[Start of GIVEN INFORMATION]

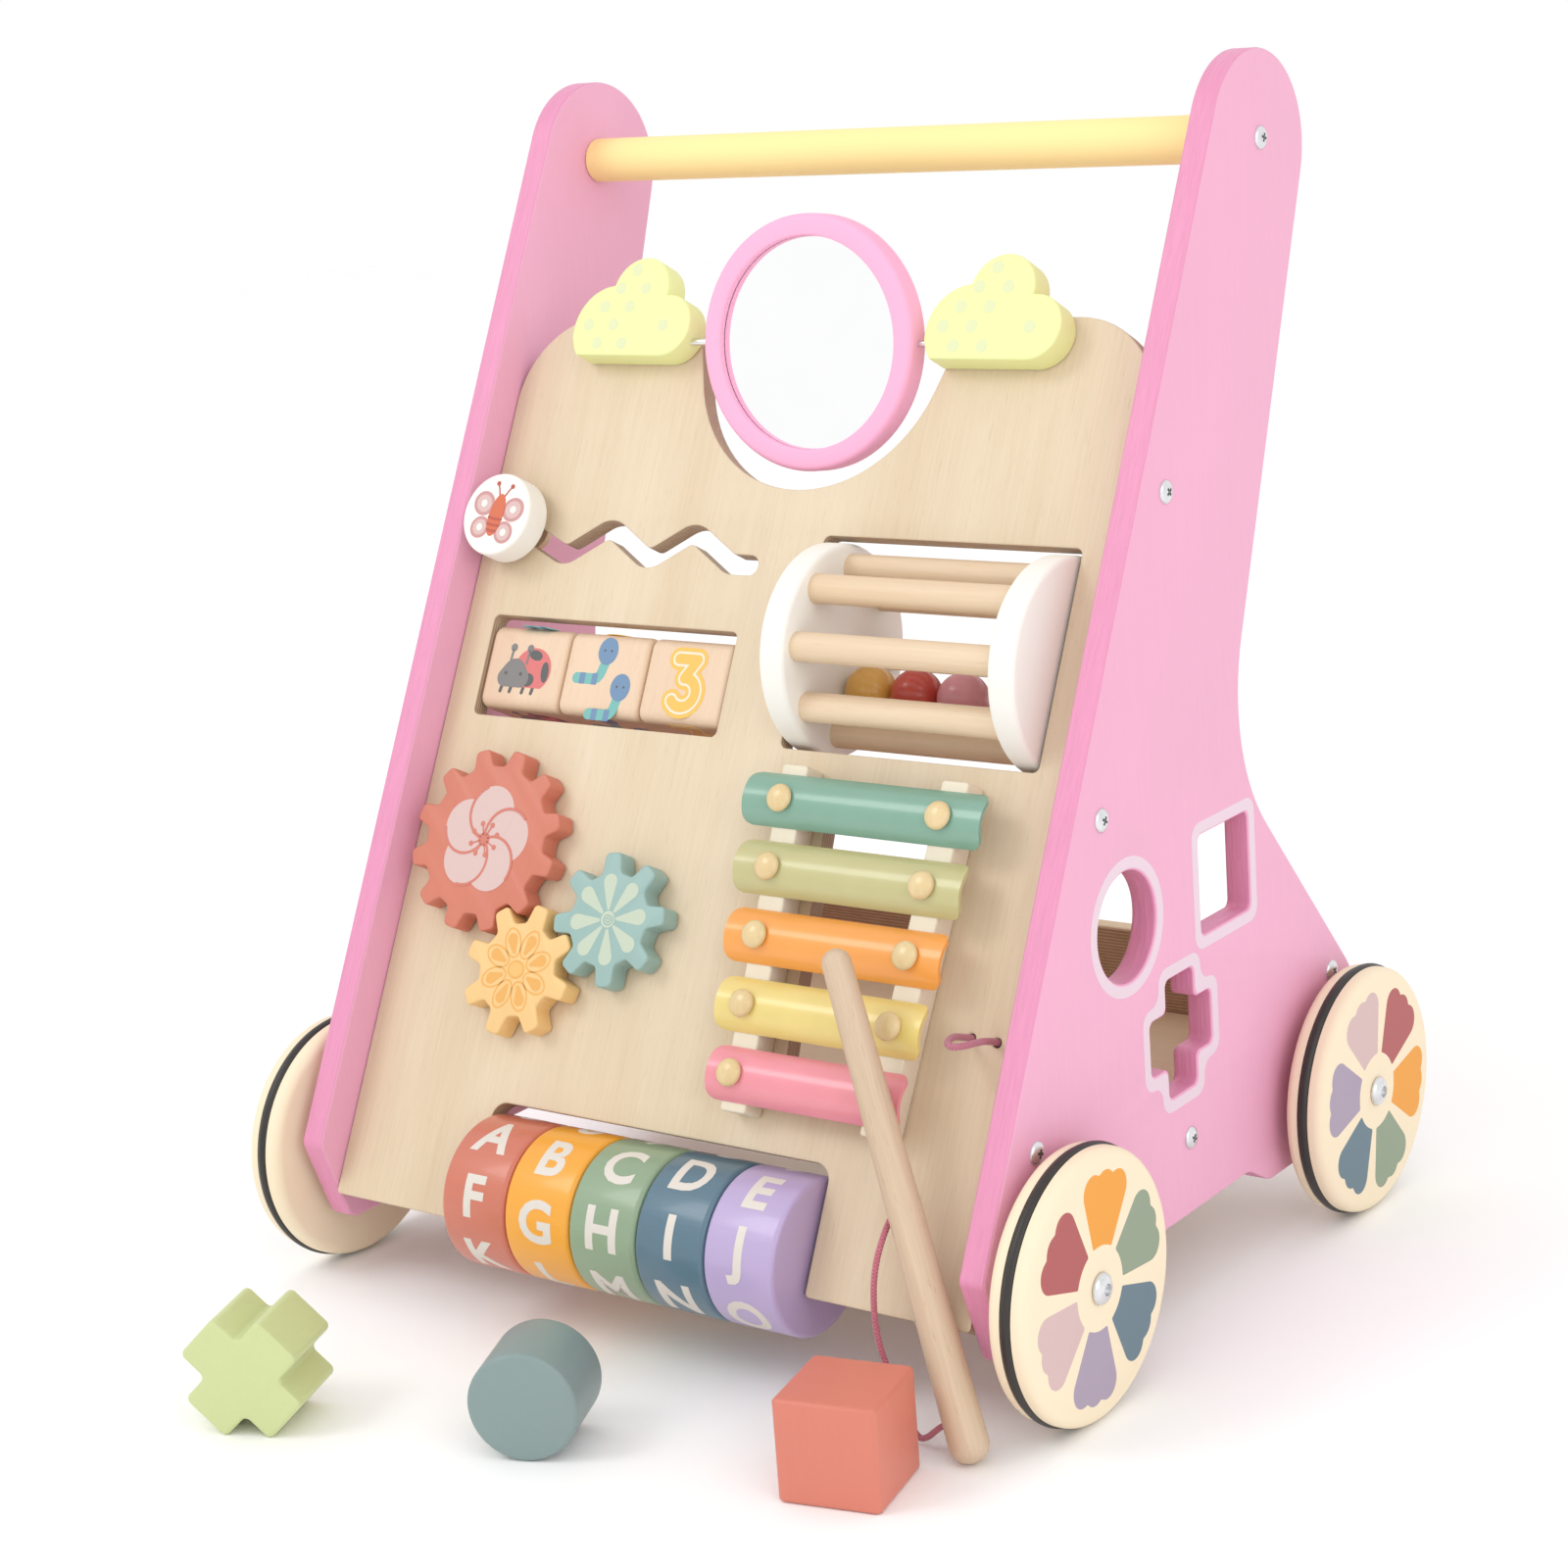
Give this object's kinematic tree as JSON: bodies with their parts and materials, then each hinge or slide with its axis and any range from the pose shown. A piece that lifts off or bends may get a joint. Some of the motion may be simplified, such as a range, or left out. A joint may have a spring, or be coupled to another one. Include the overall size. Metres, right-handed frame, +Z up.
{
  "type": "baby walker",
  "caption": "Wooden push-along baby walker with a leaning activity panel, a shape-sorter side, rubber-ringed wheels and a storage tray.",
  "frame": {"origin": "middle of the footprint on the floor", "axes": "+Z up, -Y the way the walker rolls, +X right as seen from the front"},
  "size_m": [0.3936, 0.4536, 0.4865],
  "materials": {
    "pink_paint": "satin paint on plywood",
    "ring_paint": "satin paint on wood",
    "birch_ply": "clear matt lacquer",
    "beech": "clear matt lacquer",
    "wheel_wood": "clear satin lacquer with printed petals",
    "rubber": "smooth black",
    "steel": "zinc plated",
    "handle_paint": "satin paint",
    "white_paint": "satin paint",
    "cloud_paint": "satin paint",
    "mirror": "silvered acrylic",
    "cord": "braided cotton",
    "bar_paint_1": "gloss enamel",
    "bar_paint_2": "gloss enamel",
    "bar_paint_3": "gloss enamel",
    "bar_paint_4": "gloss enamel",
    "bar_paint_5": "gloss enamel",
    "roller_paint_1": "satin paint",
    "roller_paint_2": "satin paint",
    "roller_paint_3": "satin paint",
    "roller_paint_4": "satin paint",
    "roller_paint_5": "satin paint",
    "red_gear_paint": "satin paint with a printed flower",
    "yellow_gear_paint": "satin paint with a printed flower",
    "blue_gear_paint": "satin paint with a printed flower",
    "ball_paint_1": "satin paint",
    "ball_paint_2": "satin paint",
    "ball_paint_3": "satin paint",
    "square_paint": "satin paint",
    "round_paint": "satin paint",
    "cross_paint": "satin paint"
  },
  "bodies": {
    "frame": {"left_side_panel": "pink_paint", "right_side_panel": "pink_paint", "front_panel": "birch_ply", "floor_board": "birch_ply", "rear_board": "birch_ply", "handle": "handle_paint", "left_cloud": "cloud_paint", "right_cloud": "cloud_paint", "left_mirror_pin": "steel", "right_mirror_pin": "steel", "left_chime_rail": "beech", "right_chime_rail": "beech", "chime_bar_1": "bar_paint_1", "chime_bar_2": "bar_paint_2", "chime_bar_3": "bar_paint_3", "chime_bar_4": "bar_paint_4", "chime_bar_5": "bar_paint_5", "mallet_loop": "cord", "mallet_cord": "cord", "block_rod": "steel", "roller_rod": "steel", "left_rattle_pin": "steel", "right_rattle_pin": "steel", "rod_bracket": "beech", "front_left_wheel_bolt": "steel", "front_right_wheel_bolt": "steel", "rear_left_wheel_bolt": "steel", "rear_right_wheel_bolt": "steel"},
    "front_left_wheel_set": {"front_left_wheel": "wheel_wood", "front_left_tyre": "rubber"},
    "front_right_wheel_set": {"front_right_wheel": "wheel_wood", "front_right_tyre": "rubber"},
    "rear_left_wheel_set": {"rear_left_wheel": "wheel_wood", "rear_left_tyre": "rubber"},
    "rear_right_wheel_set": {"rear_right_wheel": "wheel_wood", "rear_right_tyre": "rubber"},
    "picture_block_1_body": {"picture_block_1": "beech"},
    "picture_block_2_body": {"picture_block_2": "beech"},
    "picture_block_3_body": {"picture_block_3": "beech"},
    "letter_roller_1_body": {"letter_roller_1": "roller_paint_1"},
    "letter_roller_2_body": {"letter_roller_2": "roller_paint_2"},
    "letter_roller_3_body": {"letter_roller_3": "roller_paint_3"},
    "letter_roller_4_body": {"letter_roller_4": "roller_paint_4"},
    "letter_roller_5_body": {"letter_roller_5": "roller_paint_5"},
    "rattle_drum": {"rattle_left_disc": "white_paint", "rattle_right_disc": "white_paint"},
    "rattle_ball_1_body": {"rattle_ball_1": "ball_paint_1"},
    "rattle_ball_2_body": {"rattle_ball_2": "ball_paint_2"},
    "rattle_ball_3_body": {"rattle_ball_3": "ball_paint_3"},
    "mirror_frame": {"mirror_ring": "ring_paint", "mirror": "mirror"},
    "red_gear_body": {"red_gear": "red_gear_paint"},
    "yellow_gear_body": {"yellow_gear": "yellow_gear_paint"},
    "blue_gear_body": {"blue_gear": "blue_gear_paint"},
    "slider_stem_body": {"slider_stem": "beech"},
    "slider_knob_body": {"slider_knob": "white_paint"},
    "mallet_body": {"mallet": "beech"},
    "square_shape_body": {"square_shape": "square_paint"},
    "round_shape_body": {"round_shape": "round_paint"},
    "cross_shape_body": {"cross_shape": "cross_paint"}
  },
  "joints": [
    {"name": "front_left_wheel_spin", "type": "hinge", "parent": "frame", "child": "front_left_wheel_set", "pos_m": [-0.1848, -0.05662, 0.0532], "axis": [1, 0, 0], "continuous": true},
    {"name": "front_right_wheel_spin", "type": "hinge", "parent": "frame", "child": "front_right_wheel_set", "pos_m": [0.1848, -0.05662, 0.0532], "axis": [1, 0, 0], "continuous": true},
    {"name": "rear_left_wheel_spin", "type": "hinge", "parent": "frame", "child": "rear_left_wheel_set", "pos_m": [-0.1848, 0.17358, 0.0532], "axis": [1, 0, 0], "continuous": true},
    {"name": "rear_right_wheel_spin", "type": "hinge", "parent": "frame", "child": "rear_right_wheel_set", "pos_m": [0.1848, 0.17358, 0.0532], "axis": [1, 0, 0], "continuous": true},
    {"name": "picture_block_1_spin", "type": "hinge", "parent": "frame", "child": "picture_block_1_body", "pos_m": [-0.1215, 0.03155, 0.24086], "axis": [1, 0, 0], "continuous": true},
    {"name": "picture_block_2_spin", "type": "hinge", "parent": "frame", "child": "picture_block_2_body", "pos_m": [-0.0783, 0.03155, 0.24086], "axis": [1, 0, 0], "continuous": true},
    {"name": "picture_block_3_spin", "type": "hinge", "parent": "frame", "child": "picture_block_3_body", "pos_m": [-0.0351, 0.03155, 0.24086], "axis": [1, 0, 0], "continuous": true},
    {"name": "letter_roller_1_spin", "type": "hinge", "parent": "frame", "child": "letter_roller_1_body", "pos_m": [-0.0664, -0.07854, 0.05285], "axis": [1, 0, 0], "continuous": true},
    {"name": "letter_roller_2_spin", "type": "hinge", "parent": "frame", "child": "letter_roller_2_body", "pos_m": [-0.0332, -0.07854, 0.05285], "axis": [1, 0, 0], "continuous": true},
    {"name": "letter_roller_3_spin", "type": "hinge", "parent": "frame", "child": "letter_roller_3_body", "pos_m": [0, -0.07854, 0.05285], "axis": [1, 0, 0], "continuous": true},
    {"name": "letter_roller_4_spin", "type": "hinge", "parent": "frame", "child": "letter_roller_4_body", "pos_m": [0.0332, -0.07854, 0.05285], "axis": [1, 0, 0], "continuous": true},
    {"name": "letter_roller_5_spin", "type": "hinge", "parent": "frame", "child": "letter_roller_5_body", "pos_m": [0.0664, -0.07854, 0.05285], "axis": [1, 0, 0], "continuous": true},
    {"name": "rattle_spin", "type": "hinge", "parent": "frame", "child": "rattle_drum", "pos_m": [0.0801, 0.03462, 0.26237], "axis": [1, 0, 0], "continuous": true},
    {"name": "rattle_ball_1_spin", "type": "hinge", "parent": "frame", "child": "rattle_ball_1_body", "pos_m": [0.0445, 0.03462, 0.24647], "axis": [1, 0, 0], "continuous": true},
    {"name": "rattle_ball_2_spin", "type": "hinge", "parent": "frame", "child": "rattle_ball_2_body", "pos_m": [0.0665, 0.03462, 0.24647], "axis": [1, 0, 0], "continuous": true},
    {"name": "rattle_ball_3_spin", "type": "hinge", "parent": "frame", "child": "rattle_ball_3_body", "pos_m": [0.0885, 0.03462, 0.24647], "axis": [1, 0, 0], "continuous": true},
    {"name": "mirror_spin", "type": "hinge", "parent": "frame", "child": "mirror_frame", "pos_m": [-0.0015, 0.07519, 0.38036], "axis": [1, 0, 0], "continuous": true},
    {"name": "red_gear_spin", "type": "hinge", "parent": "frame", "child": "red_gear_body", "pos_m": [-0.11232, -0.02084, 0.18124], "axis": [0, -0.8874, 0.4611], "continuous": true},
    {"name": "yellow_gear_spin", "type": "hinge", "parent": "frame", "child": "yellow_gear_body", "pos_m": [-0.08, -0.04469, 0.13533], "axis": [0, -0.8874, 0.4611], "continuous": true},
    {"name": "blue_gear_spin", "type": "hinge", "parent": "frame", "child": "blue_gear_body", "pos_m": [-0.03861, -0.03277, 0.15828], "axis": [0, -0.8874, 0.4611], "continuous": true},
    {"name": "slider_slide", "type": "slide", "parent": "frame", "child": "slider_stem_body", "axis": [0.9165, -0.1844, -0.3549], "range_m": [0, 0.027]},
    {"name": "slider_knob_spin", "type": "hinge", "parent": "slider_stem_body", "child": "slider_knob_body", "pos_m": [-0.14, 0.04324, 0.30455], "axis": [0, -0.8874, 0.4611], "continuous": true},
    {"name": "mallet_lift", "type": "slide", "parent": "frame", "child": "mallet_body", "axis": [0, -0.5, 0.866], "range_m": [0, 0.1]},
    {"name": "square_shape_lift", "type": "slide", "parent": "frame", "child": "square_shape_body", "axis": [0, -0.5, 0.866], "range_m": [0, 0.1]},
    {"name": "round_shape_lift", "type": "slide", "parent": "frame", "child": "round_shape_body", "axis": [0, -0.5, 0.866], "range_m": [0, 0.1]},
    {"name": "cross_shape_lift", "type": "slide", "parent": "frame", "child": "cross_shape_body", "axis": [0, -0.5, 0.866], "range_m": [0, 0.1]}
  ],
  "couplings": [
    {"joint": "yellow_gear_spin", "follows": "red_gear_spin", "ratio": -1.5},
    {"joint": "blue_gear_spin", "follows": "red_gear_spin", "ratio": 1.5}
  ]
}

[End of GIVEN INFORMATION]

# [DIRECTIONS FOR THIS TASK]
Copy every line of the listing where the word "materials" appears.

# [THE ANSWER]
Give this object's kinematic tree as JSON: bodies with their parts and materials, then each hinge or slide with its axis and any range from the pose shown. A piece that lifts off or bends may get a joint. Some of the motion may be simplified, such as a range, or left out. A joint may have a spring, or be coupled to another one. Include the overall size. Metres, right-handed frame, +Z up.
  "materials": {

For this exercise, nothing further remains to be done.